The concept of cryptocurrency was introduced in 2008 by an anonymous individual or group using the pseudonym Satoshi Nakamoto. They published a groundbreaking whitepaper titled “Bitcoin: A Peer-to-Peer Electronic Cash System,” which outlined a way to send money directly between parties without relying on intermediaries like banks. This innovation laid the foundation for Bitcoin—the first cryptocurrency—and sparked a revolution in digital finance.

Blockchain Technology: The Backbone of Cryptocurrency

At the heart of every cryptocurrency lies blockchain technology—a distributed ledger that records all transactions across a network of computers, known as nodes. Each transaction is grouped into a "block" and cryptographically linked to the previous one, forming a secure, chronological chain.

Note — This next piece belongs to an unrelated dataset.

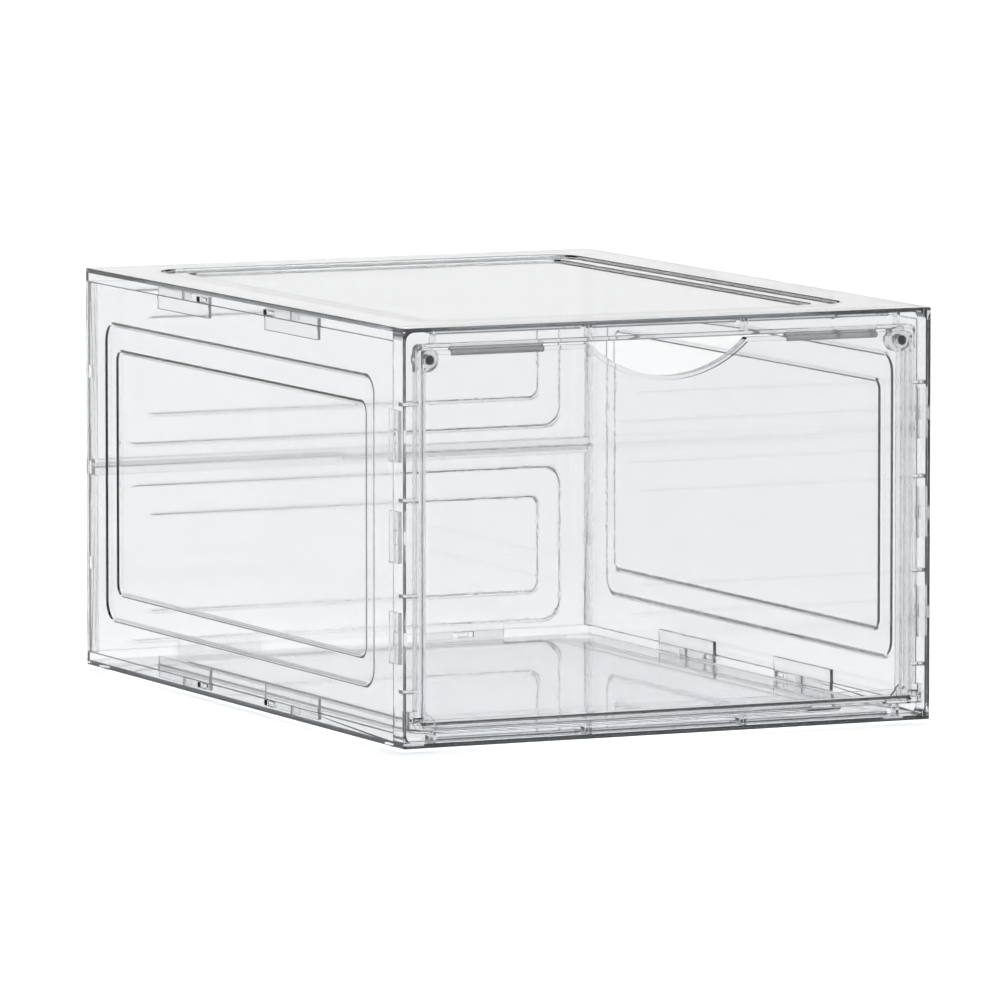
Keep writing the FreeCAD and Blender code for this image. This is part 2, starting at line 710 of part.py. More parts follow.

Because each block contains a unique hash of the prior block, altering any single record would require changing every subsequent block across all copies of the ledger—a near-impossible task given the scale and distribution of most networks. This makes blockchain inherently resistant to tampering and fraud.

The network relies on consensus mechanisms—like Proof of Work (PoW) or Proof of Stake (PoS)—to validate new transactions. In PoW systems such as Bitcoin, miners compete to solve complex mathematical puzzles to add new blocks and earn rewards in cryptocurrency. This process not only secures the network but also governs the issuance of new coins.

How Cryptocurrencies Are Created: Mining and Supply Control

One of the defining features of cryptocurrency is its controlled supply. Unlike fiat currencies, which governments can print at will, most cryptocurrencies follow predetermined issuance rules encoded in their protocols.

Take Bitcoin, for example: its total supply is capped at 21 million coins, ensuring scarcity over time. New bitcoins are released through mining, with block rewards halving approximately every four years in an event known as the Bitcoin halving. This built-in deflationary mechanism reduces inflation risk and reinforces Bitcoin’s reputation as “digital gold.”

Other cryptocurrencies use different models—some have fixed supplies, while others adjust issuance based on network activity or staking participation. These mechanisms aim to balance fairness, security, and long-term value preservation.

Using Cryptocurrency: Wallets and Transactions

To interact with cryptocurrencies, users need a digital wallet—a software application that stores public and private keys. The public key acts like an account number, allowing others to send funds. The private key serves as a password; it must be kept secret because it authorizes outgoing transactions.

When someone sends cryptocurrency, the transaction is broadcast to the network and grouped into a block. Miners or validators confirm the transaction’s legitimacy before adding it to the blockchain. Once confirmed, the transaction becomes permanent and irreversible—a key feature that enhances security but also demands caution from users.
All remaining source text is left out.